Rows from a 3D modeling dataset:
***

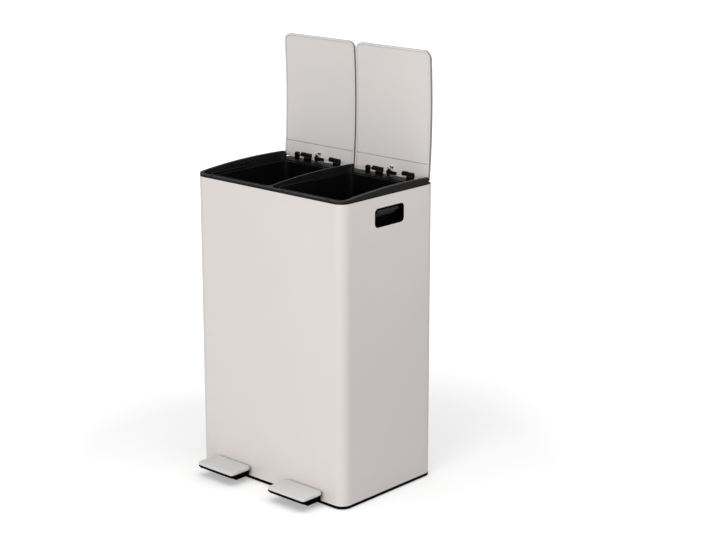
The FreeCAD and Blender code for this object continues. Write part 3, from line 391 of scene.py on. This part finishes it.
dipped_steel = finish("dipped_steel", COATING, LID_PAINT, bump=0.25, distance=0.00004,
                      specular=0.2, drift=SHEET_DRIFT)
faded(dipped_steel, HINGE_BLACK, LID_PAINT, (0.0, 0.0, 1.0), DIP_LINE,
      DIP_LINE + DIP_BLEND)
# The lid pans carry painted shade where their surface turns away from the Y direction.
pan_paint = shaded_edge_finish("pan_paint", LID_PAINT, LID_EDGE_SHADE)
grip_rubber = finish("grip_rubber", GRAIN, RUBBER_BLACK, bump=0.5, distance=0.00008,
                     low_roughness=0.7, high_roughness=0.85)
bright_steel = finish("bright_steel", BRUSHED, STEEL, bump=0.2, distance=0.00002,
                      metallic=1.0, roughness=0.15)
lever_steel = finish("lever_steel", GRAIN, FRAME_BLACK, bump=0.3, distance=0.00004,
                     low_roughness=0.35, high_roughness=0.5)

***

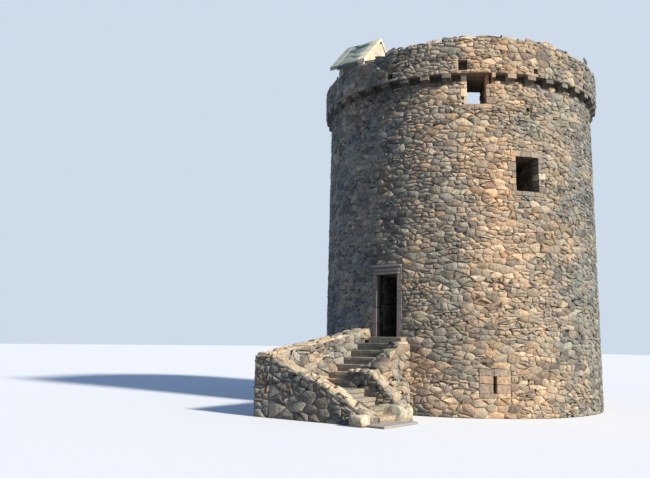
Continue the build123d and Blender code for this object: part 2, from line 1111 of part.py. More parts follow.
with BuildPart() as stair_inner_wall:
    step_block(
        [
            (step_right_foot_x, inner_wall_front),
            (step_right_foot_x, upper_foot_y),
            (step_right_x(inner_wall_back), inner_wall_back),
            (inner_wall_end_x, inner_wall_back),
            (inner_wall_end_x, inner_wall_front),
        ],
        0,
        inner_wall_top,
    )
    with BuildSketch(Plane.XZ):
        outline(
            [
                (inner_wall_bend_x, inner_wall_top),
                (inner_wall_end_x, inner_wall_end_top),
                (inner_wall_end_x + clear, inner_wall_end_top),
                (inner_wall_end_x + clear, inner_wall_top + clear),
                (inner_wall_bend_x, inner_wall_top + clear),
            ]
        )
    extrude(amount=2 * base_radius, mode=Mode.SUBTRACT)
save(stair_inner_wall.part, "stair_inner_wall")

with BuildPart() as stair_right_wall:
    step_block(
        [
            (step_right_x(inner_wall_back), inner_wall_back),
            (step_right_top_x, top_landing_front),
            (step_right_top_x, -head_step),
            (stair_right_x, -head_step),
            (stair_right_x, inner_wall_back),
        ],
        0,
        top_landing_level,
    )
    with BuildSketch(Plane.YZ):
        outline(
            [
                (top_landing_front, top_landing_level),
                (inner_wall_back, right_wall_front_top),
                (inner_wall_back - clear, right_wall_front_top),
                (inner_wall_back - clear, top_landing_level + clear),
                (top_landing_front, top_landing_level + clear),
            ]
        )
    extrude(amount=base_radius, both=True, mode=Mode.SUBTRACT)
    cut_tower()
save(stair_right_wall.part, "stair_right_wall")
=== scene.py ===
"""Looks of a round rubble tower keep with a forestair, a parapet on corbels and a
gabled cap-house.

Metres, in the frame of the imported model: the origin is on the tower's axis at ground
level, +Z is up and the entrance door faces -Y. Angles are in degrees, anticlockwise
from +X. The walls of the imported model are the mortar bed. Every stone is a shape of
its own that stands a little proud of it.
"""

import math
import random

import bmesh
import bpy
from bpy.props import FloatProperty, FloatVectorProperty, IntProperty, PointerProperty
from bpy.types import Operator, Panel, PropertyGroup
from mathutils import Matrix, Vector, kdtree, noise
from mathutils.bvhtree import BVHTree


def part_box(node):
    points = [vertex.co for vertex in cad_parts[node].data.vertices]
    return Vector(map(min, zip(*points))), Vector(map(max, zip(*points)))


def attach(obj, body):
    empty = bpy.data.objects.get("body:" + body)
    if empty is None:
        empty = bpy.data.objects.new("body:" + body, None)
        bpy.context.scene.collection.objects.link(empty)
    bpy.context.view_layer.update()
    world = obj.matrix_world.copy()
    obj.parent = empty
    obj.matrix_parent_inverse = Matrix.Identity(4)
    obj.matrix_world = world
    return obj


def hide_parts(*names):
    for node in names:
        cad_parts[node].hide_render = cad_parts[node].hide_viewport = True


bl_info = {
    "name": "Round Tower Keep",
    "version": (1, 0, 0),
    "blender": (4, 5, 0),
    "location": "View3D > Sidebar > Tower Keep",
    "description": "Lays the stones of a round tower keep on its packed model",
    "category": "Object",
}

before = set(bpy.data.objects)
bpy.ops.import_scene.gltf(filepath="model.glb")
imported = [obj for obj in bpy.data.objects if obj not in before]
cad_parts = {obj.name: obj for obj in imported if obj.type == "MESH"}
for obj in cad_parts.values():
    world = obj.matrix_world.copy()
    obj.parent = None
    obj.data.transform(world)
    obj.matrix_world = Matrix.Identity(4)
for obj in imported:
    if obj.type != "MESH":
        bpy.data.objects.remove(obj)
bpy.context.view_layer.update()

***

* [What the task requires] Within the listing above, give again exactly every line from the line with "extrude(amount=base_radius, both=True, mode=Mode.SUBTRACT)" through the line with "import random", both included, and no other line.

* [Complete response]
    extrude(amount=base_radius, both=True, mode=Mode.SUBTRACT)
    cut_tower()
save(stair_right_wall.part, "stair_right_wall")
=== scene.py ===
"""Looks of a round rubble tower keep with a forestair, a parapet on corbels and a
gabled cap-house.

Metres, in the frame of the imported model: the origin is on the tower's axis at ground
level, +Z is up and the entrance door faces -Y. Angles are in degrees, anticlockwise
from +X. The walls of the imported model are the mortar bed. Every stone is a shape of
its own that stands a little proud of it.
"""

import math
import random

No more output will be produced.